I was sore yesterday, and it got worse over the course of the day, and I’m dealing with a cranky puppy and a lot of transition stress from Seth moving in.  Plus, we decided to run at 6:30 this morning because our schedules did not allow us to run this evening.  And I woke up with the beginnings of a cold.  So I was definitely not looking forward to this one.

Today was another 27/3 day.  Sammi ended up coming on her own because Jamie, the soundest sleeper alive, didn’t wake up despite an alarm and several phone calls and texts.  So we had to leave without her.  We got to the trail and it was still kind of dim and we wondered if it was a bad idea, but we went ahead and got started.

I forgot to use my inhaler again.  Oops.  And ugh, I thought that last minute was going to literally kill me.  I was wheezing like an accordion by the time I was done.  But the trail was quiet and peaceful, and dawn was just breaking, and we saw only a couple of people and one deer who strolled right in front of us as we walked.  It was good for my mental state, I think, being out in the cool quiet as the sun came up.

We did our 9/1 interval three times, then walked the additional distance back again.  Today we went further in less time than on Tuesday’s outing – about 2.25 miles in 41 minutes.  Our next training session is supposed to be Sunday but we had to switch to Saturday this time.  And Seth and I are going to Riverside Runners on Saturday so I can get some Superfeet inserts.  My arches hurt and the outsides of my feet and toes are going numb by the time we finish.

Next time I really need to remember to use the inhaler ahead of time.  But I like to pretend I don’t have asthma.

day 1: tuesday, march 23

Somehow I managed to rope Sammi and Jamie into coming along with me on this wacko journey.  We agreed to meet at my house around 7pm and go to the Blackwater Creek Trail for our first training session.  I spent the whole day, which was kind of lousy, obsessing over whether the training plan I’d chosen was the right one and hoping it would rain so I could call the whole thing off.  But it did not rain, and when the girls showed up at the house, I was ready to go.

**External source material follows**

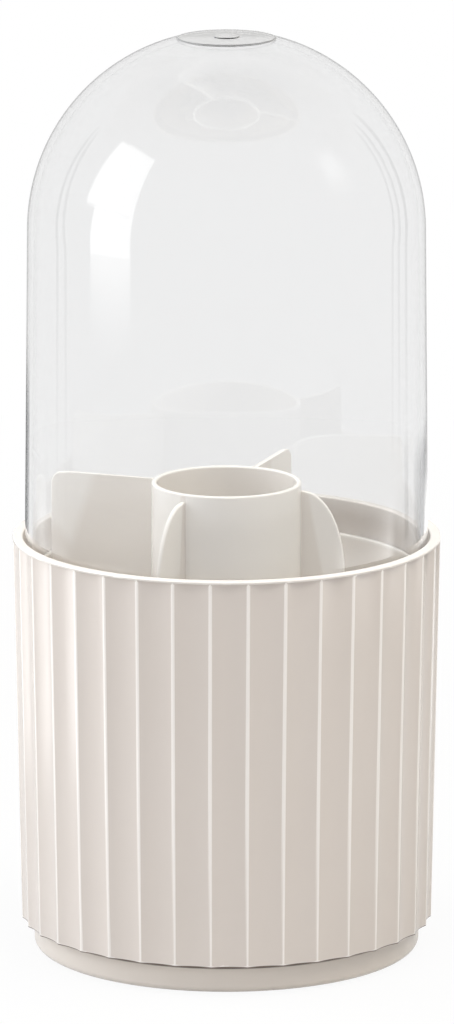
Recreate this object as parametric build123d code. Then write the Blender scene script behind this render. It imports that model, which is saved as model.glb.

We actually skipped the first week of the training plan, because even though we’re all lame and out of shape, we figured we could at least walk 30 minutes already.  So we got right to running.  For Day 1, we were supposed to walk 27 minutes and run 3 minutes, in any combination.  We chose to break it up like this: walk 9, run 1 – repeat twice.  For measuring purposes, we opted to go into the trail for 20 minutes and then turn around and come back, walking the extra distance after 30 minutes to the trail entrance.

So we walked and I worried and then, at 9 minutes, we ran.  Jamie totally left us in the dust, and Sammi was a bit ahead of me, and I wheezed and clomped behind everyone.  But I RAN.  It took me about three minutes to stop wheezing afterward, though.  I’m glad we didn’t run into anyone I know, because I’m really self-conscious about everything right now.  The second interval hurt a little, and I really struggled to breathe through the third one.  Then we walked out the extra distance and stretched.

We ended up traveling 2 miles in 43 minutes, according to my iPod stopwatch function.  I made notes to get proper arch supporting inserts ASAP, and to use my inhaler prior to the next training session.  We were crazy slow, but we did it!

so, why the title?

I wanted something clever and alliterative for the title of this blog, and “Fattypants to Four Miles” just seemed too good to pass up.  I am, in fact, a fattypants right now.  I don’t want to tell you how much I weigh, because my weight is not the focus of this plan or this blog.  But I’m a fattypants, and I’m out of shape, and on September 4th I am going to run a four-mile race.

So, why?  Why did I decide to do this?

The answer is sort of complicated, in that it has many prongs, but simple in a way too.  I recently turned thirty.  I am going through a life phase of major upheaval and change, and though most of the change has been for the best, it’s been tumultuous and difficult even at the best of times.  I rolled into 30 thinking I knew who I was, and it turns out that maybe I don’t know at all.  I got a puppy.  My boyfriend moved in with me.  I’m making new friends and shedding some old ones.  But at the heart of things, I am very unhappy with my body – not just how it looks, but what it can, or more accurately, CANNOT, do for me.  I am very overweight.  I have flat feet.  I have asthma and sleep apnea and a terrible immune system.  And I find myself in a place in my life where I am surrounded by cool, fun people doing lots of active things, and I literally cannot keep up with them.  I’m ashamed and embarrassed to even go for short walks with other people, because I wheeze and I sweat and I’m slow and it’s awful.

So one of my new friends recently ran her first half-marathon, and Seth and I were there to see it happen.  She was awesome!  She and her friend who also ran a half for the first time were completely inspiring, and when I listened to them talk about how they thought they couldn’t do it, I felt like maybe, just maybe, I could achieve a goal like that too.  They suggested a four mile race for women as a good starting goal, and it seemed totally possible.  So I decided to do it, and then some of my other friends found out, and they laughed at me.  So now?  Now, I’m going to run that race or I’ll die trying.

My sisters and I recently embarked on the training plan found here, with a little modification (namely, adding more time to each session).  I’ll keep you posted on how it’s going, and maybe, just maybe, you’ll find some inspiration too.